According to Microsoft, the foul-up came to light as a direct result of Microsoft's and Google's continuing legal battle over the cloud-based e-mail system for the Department of the Interior. The DOI selected Microsoft's Business Productivity Online Suite (BPOS) as its cloud provider for its 88,000 employees, but in October Google filed a lawsuit claiming it was unfairly passed over for the federal cloud e-mail deal and that procurement documents heavily favored Microsoft. In the suit, Google touted its Google Apps for Government suite and claimed it had all of the necessary functionality and security, plus the appropriate certifications, including FISMA, to fulfill the DOI's cloud computing needs. A judge granted Google an injunction that prevents the DOI project from moving forward with Microsoft's cloud until corrective actions are taken.

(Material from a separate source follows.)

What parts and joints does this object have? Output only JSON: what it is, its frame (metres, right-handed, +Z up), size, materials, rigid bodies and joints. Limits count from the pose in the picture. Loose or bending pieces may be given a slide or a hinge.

"So imagine my surprise on Friday afternoon when, after some delay, some of the court papers were unsealed, at least in part," Howard wrote. "There for all to see was a statement by the Department of Justice contradicting Google on one of its basic FISMA claims. The DOJ's brief says 'On December 16, 2010, counsel for the Government learned that, notwithstanding Google's representations to the public at large, its counsel, the GAO and this Court, it appears that Google's Google Apps for Government does not have FISMA certification.'"

NEXT: Google: We're FISMA Certified In The Cloud


The Justice Department notes, however, that the General Services Administration (GSA) had certified a different Google cloud play, Google Apps Premier, under FISMA in 2010. Yet, the DOJ contends that Google claiming Google Apps for Government carries the certification is a fallacy.

"As the DOJ's brief explains, 'However, Google intends to offer Google Apps for Government as a more restrictive version of its product and Google is currently in the process of finishing its application for FISMA certification for its Google Apps for Government'," Howard wrote. "Lest there be any doubt about the situation, the brief adds, 'To be clear, in the view of the GSA, the agency that certified Google's Google Apps Premier, Google does not have FISMA certification for Google Apps for Government.' Backing all this up are five attachments to the brief devoted to this issue, two of which unfortunately remain redacted at this stage of the proceeding."

Howard called on Google to remove any instances from its Web sites and literature where it claims Google Apps for Government is FISMA certified. Further, Howard and Microsoft questioned the motivation behind Google's FISMA claims.

"Google can't be under the misimpression that FISMA certification for Google Apps Premier also covers Google Apps for Government," Howard wrote. "If that were the case, then why did Google, according to the attachments in the DOJ brief, decide to file a separate FISMA application for Google Apps for Government?"

In a statement e-mailed to CRN, Google said it is not fudging the FISMA facts, noting that Google Apps is FISMA certified and is the same system, with some additional security controls, as Google Apps for Government.

"This case is about the Department of Interior limiting its proposal to one product that isn't even FISMA certified, so this question is unrelated to our request that DOI allow for a true competition when selecting its technology providers," Google Enterprise's David Mihalchik wrote in the statement.

"Even so, we did not mislead the court or our customers," Mihalchik continued. "Google Apps received a FISMA security authorization from the General Services Administration in July 2010. Google Apps for Government is the same system with enhanced security controls that go beyond FISMA requirements. As planned we're working with GSA to continuously update our documentation with these and other additional enhancements."

According to Microsoft's Howard, that's not enough.

"Google easily could have explained that it had received certification for Google Apps Premier and was in the process of seeking certification for Google Apps for Government," he wrote."Instead, Google has continued to state that Google Apps for Government has FISMA certification itself."

Howard concluded: "Open competition should involve accurate competition. It's time for Google to stop telling governments something that is not true."